Information provided:
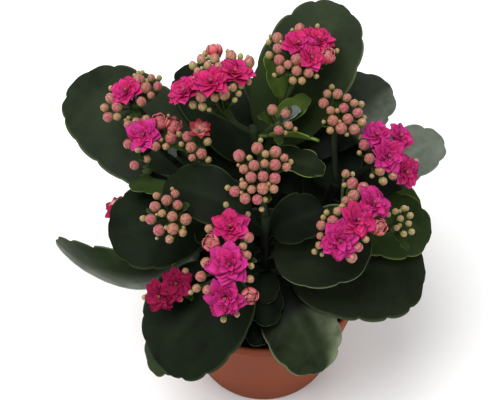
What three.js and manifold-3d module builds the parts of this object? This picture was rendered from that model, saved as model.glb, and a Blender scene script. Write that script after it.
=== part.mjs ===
// A double-flowered kalanchoe in a moulded plastic nursery pot.
// Millimetres, +Z up, +Y to the back. The origin is the middle of the pot's base.
import * as THREE from 'three';
import { mergeVertices } from 'three/addons/utils/BufferGeometryUtils.js';
import Module from 'manifold-3d';

const wasm = await Module();
wasm.setup();
const { Manifold, Mesh: SolidMesh } = wasm;

// Driving dimensions
const rimRadius = 52.5; // a 10.5 cm pot
const potHeight = 90;
const baseRadius = 37.5;
const wall = 1.6;
const bandHeight = 8; // the stiffening band under the rim
const bandStep = 1;
const floorThickness = 2.4;
const drainHoles = { count: 6, radius: 3.5, ring: 24 };
const soilBelowRim = 11;
const soilDome = 2;
const potFacets = 24;
const gap = 0.3; // clearance between separate pieces
const stemRadius = 2.8;
const peduncleRadius = 1.25;
const pedicelRadius = 0.75;
const leafThickness = 1.7;
const lobeLength = 9.5; // one rounded tooth of a leaf's edge
const lobeDepth = 1.3;
const headDepth = 15; // from a head's face down to where its stalks meet
const hubRadius = 3.2; // the swollen node a head's own stalks spring from
const floretUpright = 1.5; // how far florets turn from their spokes to the way their head faces
const budRoom = 1; // the share of its radius a bud keeps clear on its head's face
const domeRadius = 26; // of a head's face
const headLean = 32; // degrees: a head's face leans this far to the front

// Colours
const terracotta = 0xb4654a;
const soilBrown = 0x2b211c;
const stemGreen = 0x5b7440;
const leafGreen = 0x2f4423;
const flowerPink = 0xd4458f;
const budPink = 0xdd8f83;

const at = (x, y, z) => new THREE.Vector3(x, y, z);

// Solids

// Rings of equal length become one closed body, with each end drawn to a point. The second half
// of each ring takes the other diagonal, so that a thin blade is split alike on both faces.
function loft(rings, first, last) {
  const n = rings[0].length;
  const position = [first, ...rings.flat(), last].flatMap((p) => [p.x, p.y, p.z]);
  const end = rings.length * n + 1;
  const index = [];
  const ring = (i, j) => 1 + i * n + (j % n);
  for (let j = 0; j < n; j++) {
    index.push(0, ring(0, j + 1), ring(0, j));
    index.push(end, ring(rings.length - 1, j), ring(rings.length - 1, j + 1));
    for (let i = 0; i + 1 < rings.length; i++) {
      const [a, b, c, d] = [ring(i, j), ring(i, j + 1), ring(i + 1, j), ring(i + 1, j + 1)];
      if (j < n / 2) index.push(a, b, d, a, d, c);
      else index.push(a, b, c, b, d, c);
    }
  }
  const geometry = new THREE.BufferGeometry();
  geometry.setAttribute('position', new THREE.Float32BufferAttribute(position, 3));
  geometry.setIndex(index);
  return geometry;
}

function solid(geometry) {
  geometry.deleteAttribute('normal');
  geometry.deleteAttribute('uv');
  const merged = mergeVertices(geometry, 1e-4);
  const vertProperties = new Float32Array(merged.attributes.position.array);
  const triVerts = new Uint32Array(merged.index.array);
  const made = new Manifold(new SolidMesh({ numProp: 3, vertProperties, triVerts }));
  if (made.volume() > 0) return made;
  for (let i = 0; i < triVerts.length; i += 3) {
    [triVerts[i + 1], triVerts[i + 2]] = [triVerts[i + 2], triVerts[i + 1]];
  }
  return new Manifold(new SolidMesh({ numProp: 3, vertProperties, triVerts }));
}

// One closed body: pockets that the joining seals are filled, and loose scraps are dropped
function fuse(solids) {
  const bodies = solids.reduce((all, one) => all.add(one)).decompose();
  return bodies.reduce((largest, body) => (body.volume() > largest.volume() ? body : largest));
}

function geometryOf(manifold) {
  const { vertProperties, triVerts } = manifold.getMesh();
  const geometry = new THREE.BufferGeometry();
  geometry.setAttribute('position', new THREE.BufferAttribute(new Float32Array(vertProperties), 3));
  geometry.setIndex(new THREE.BufferAttribute(new Uint32Array(triVerts), 1));
  geometry.computeVertexNormals();
  return geometry;
}

// A round, tapering tube along a curve
function tube(curve, startRadius, endRadius, sides, steps) {
  const { normals, binormals } = curve.computeFrenetFrames(steps);
  const rings = [];
  for (let i = 0; i <= steps; i++) {
    const centre = curve.getPointAt(i / steps);
    const radius = startRadius + ((endRadius - startRadius) * i) / steps;
    rings.push(
      Array.from({ length: sides }, (_, j) => {
        const turn = (2 * Math.PI * j) / sides;
        return centre
          .clone()
          .addScaledVector(normals[i], radius * Math.cos(turn))
          .addScaledVector(binormals[i], radius * Math.sin(turn));
      }),
    );
  }
  return loft(rings, curve.getPointAt(0), curve.getPointAt(1));
}

// Two directions square to a given one
function squareTo(direction) {
  const helper = Math.abs(direction.z) < 0.9 ? at(0, 0, 1) : at(1, 0, 0);
  const across = new THREE.Vector3().crossVectors(helper, direction).normalize();
  return [across, new THREE.Vector3().crossVectors(direction, across)];
}

// Leaves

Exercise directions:
Your task is to return the full listing exactly as it was given.

The result:
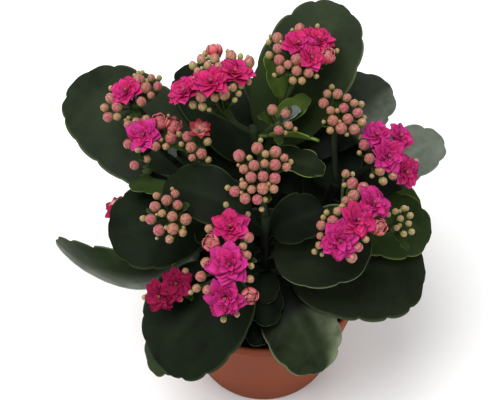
What three.js and manifold-3d module builds the parts of this object? This picture was rendered from that model, saved as model.glb, and a Blender scene script. Write that script after it.
=== part.mjs ===
// A double-flowered kalanchoe in a moulded plastic nursery pot.
// Millimetres, +Z up, +Y to the back. The origin is the middle of the pot's base.
import * as THREE from 'three';
import { mergeVertices } from 'three/addons/utils/BufferGeometryUtils.js';
import Module from 'manifold-3d';

const wasm = await Module();
wasm.setup();
const { Manifold, Mesh: SolidMesh } = wasm;

// Driving dimensions
const rimRadius = 52.5; // a 10.5 cm pot
const potHeight = 90;
const baseRadius = 37.5;
const wall = 1.6;
const bandHeight = 8; // the stiffening band under the rim
const bandStep = 1;
const floorThickness = 2.4;
const drainHoles = { count: 6, radius: 3.5, ring: 24 };
const soilBelowRim = 11;
const soilDome = 2;
const potFacets = 24;
const gap = 0.3; // clearance between separate pieces
const stemRadius = 2.8;
const peduncleRadius = 1.25;
const pedicelRadius = 0.75;
const leafThickness = 1.7;
const lobeLength = 9.5; // one rounded tooth of a leaf's edge
const lobeDepth = 1.3;
const headDepth = 15; // from a head's face down to where its stalks meet
const hubRadius = 3.2; // the swollen node a head's own stalks spring from
const floretUpright = 1.5; // how far florets turn from their spokes to the way their head faces
const budRoom = 1; // the share of its radius a bud keeps clear on its head's face
const domeRadius = 26; // of a head's face
const headLean = 32; // degrees: a head's face leans this far to the front

// Colours
const terracotta = 0xb4654a;
const soilBrown = 0x2b211c;
const stemGreen = 0x5b7440;
const leafGreen = 0x2f4423;
const flowerPink = 0xd4458f;
const budPink = 0xdd8f83;

const at = (x, y, z) => new THREE.Vector3(x, y, z);

// Solids

// Rings of equal length become one closed body, with each end drawn to a point. The second half
// of each ring takes the other diagonal, so that a thin blade is split alike on both faces.
function loft(rings, first, last) {
  const n = rings[0].length;
  const position = [first, ...rings.flat(), last].flatMap((p) => [p.x, p.y, p.z]);
  const end = rings.length * n + 1;
  const index = [];
  const ring = (i, j) => 1 + i * n + (j % n);
  for (let j = 0; j < n; j++) {
    index.push(0, ring(0, j + 1), ring(0, j));
    index.push(end, ring(rings.length - 1, j), ring(rings.length - 1, j + 1));
    for (let i = 0; i + 1 < rings.length; i++) {
      const [a, b, c, d] = [ring(i, j), ring(i, j + 1), ring(i + 1, j), ring(i + 1, j + 1)];
      if (j < n / 2) index.push(a, b, d, a, d, c);
      else index.push(a, b, c, b, d, c);
    }
  }
  const geometry = new THREE.BufferGeometry();
  geometry.setAttribute('position', new THREE.Float32BufferAttribute(position, 3));
  geometry.setIndex(index);
  return geometry;
}

function solid(geometry) {
  geometry.deleteAttribute('normal');
  geometry.deleteAttribute('uv');
  const merged = mergeVertices(geometry, 1e-4);
  const vertProperties = new Float32Array(merged.attributes.position.array);
  const triVerts = new Uint32Array(merged.index.array);
  const made = new Manifold(new SolidMesh({ numProp: 3, vertProperties, triVerts }));
  if (made.volume() > 0) return made;
  for (let i = 0; i < triVerts.length; i += 3) {
    [triVerts[i + 1], triVerts[i + 2]] = [triVerts[i + 2], triVerts[i + 1]];
  }
  return new Manifold(new SolidMesh({ numProp: 3, vertProperties, triVerts }));
}

// One closed body: pockets that the joining seals are filled, and loose scraps are dropped
function fuse(solids) {
  const bodies = solids.reduce((all, one) => all.add(one)).decompose();
  return bodies.reduce((largest, body) => (body.volume() > largest.volume() ? body : largest));
}

function geometryOf(manifold) {
  const { vertProperties, triVerts } = manifold.getMesh();
  const geometry = new THREE.BufferGeometry();
  geometry.setAttribute('position', new THREE.BufferAttribute(new Float32Array(vertProperties), 3));
  geometry.setIndex(new THREE.BufferAttribute(new Uint32Array(triVerts), 1));
  geometry.computeVertexNormals();
  return geometry;
}

// A round, tapering tube along a curve
function tube(curve, startRadius, endRadius, sides, steps) {
  const { normals, binormals } = curve.computeFrenetFrames(steps);
  const rings = [];
  for (let i = 0; i <= steps; i++) {
    const centre = curve.getPointAt(i / steps);
    const radius = startRadius + ((endRadius - startRadius) * i) / steps;
    rings.push(
      Array.from({ length: sides }, (_, j) => {
        const turn = (2 * Math.PI * j) / sides;
        return centre
          .clone()
          .addScaledVector(normals[i], radius * Math.cos(turn))
          .addScaledVector(binormals[i], radius * Math.sin(turn));
      }),
    );
  }
  return loft(rings, curve.getPointAt(0), curve.getPointAt(1));
}

// Two directions square to a given one
function squareTo(direction) {
  const helper = Math.abs(direction.z) < 0.9 ? at(0, 0, 1) : at(1, 0, 0);
  const across = new THREE.Vector3().crossVectors(helper, direction).normalize();
  return [across, new THREE.Vector3().crossVectors(direction, across)];
}

// Leaves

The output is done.